Fleming's concept of a uniform system for time gava rise to the International Prime Meridian Conference in Washington in 1884, at which the basis of today's system of Standard Time was adopted.


The Flemings at Nettlebed

The Fleming family involvement with the village of Nettlebed in the Chilterns began in 1903 when the merchant banker Robert Fleming purchased Joyce Grove, together with its 2,000 acres, kilns and clayworks, and many of its cottages.  The big house gave work at that time to many people, gardeners, grooms and house servants; while the kilns and potteries needed men to produce the bricks.

Many of the Fleming family were buried in Nettlebed churchyard.  This included Peter Fleming, the traveller and writer, and his wife Celia Johnson (who starred in the 1945 film Brief Encounter), but not his younger brother Ian (the James Bond author).  Current members of the Fleming family live locally, run the estate, and take an active part in village life.   
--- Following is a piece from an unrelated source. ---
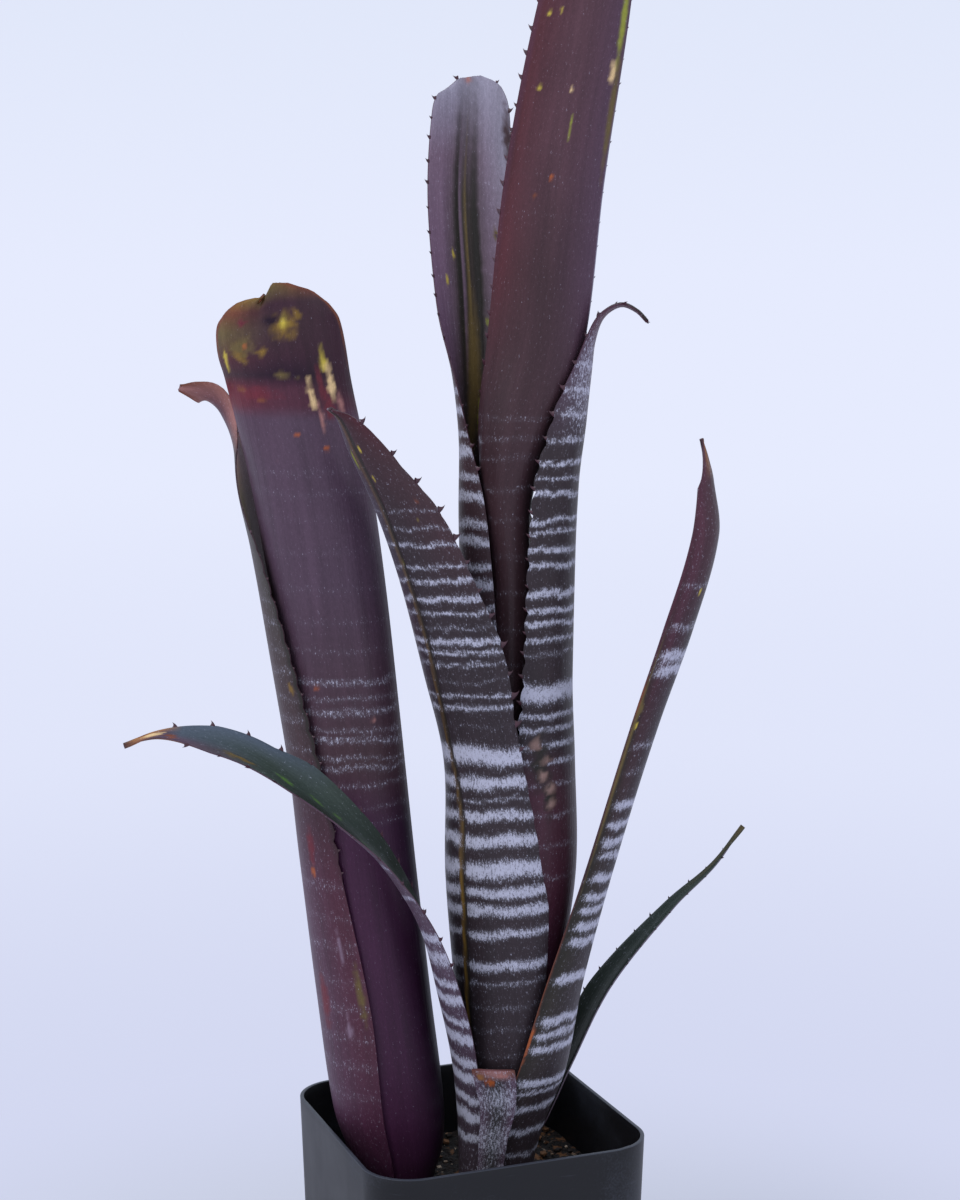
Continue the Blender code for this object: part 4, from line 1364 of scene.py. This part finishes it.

Jim Fleming, Supermarkets and Horses

Jim Fleming had left Scots College at 15 for the school of hard knocks on the shop floor in Darlinghurst.  He stayed with Woolworths for a decade from 1960 before leaving to buy the 42-store NSW grocery chain Warmans, which he relaunched as Jewel Food Stores in 1971.  Slicing prices to the bone, Fleming quickly built the chain to 96 supermarkets.

He would rise at 6 am, jog five kilometres or swim, do some physical jerks, visit the Sydney Turf Club and then go to work at Jewels.  After some deliberation, he sold the Jewel chain in 1995 to Davids Holdings, ending the family's 60-year involvement in grocery retailing.  "I'm not going to retire," he said. "I'd go balmy."

He would instead devote more time to his sporting passions.  He had first gotten involved in racing as a teenager with his father, who owned Kilkee, a thoroughbred stud near Cowra.  He became a member of the Sydney Turf Club in 1967 and later its chairman.  And he was a busy breeder, with 40 broodmares at the Tyreel Stud at Richmond, NSW.  He died in 2007.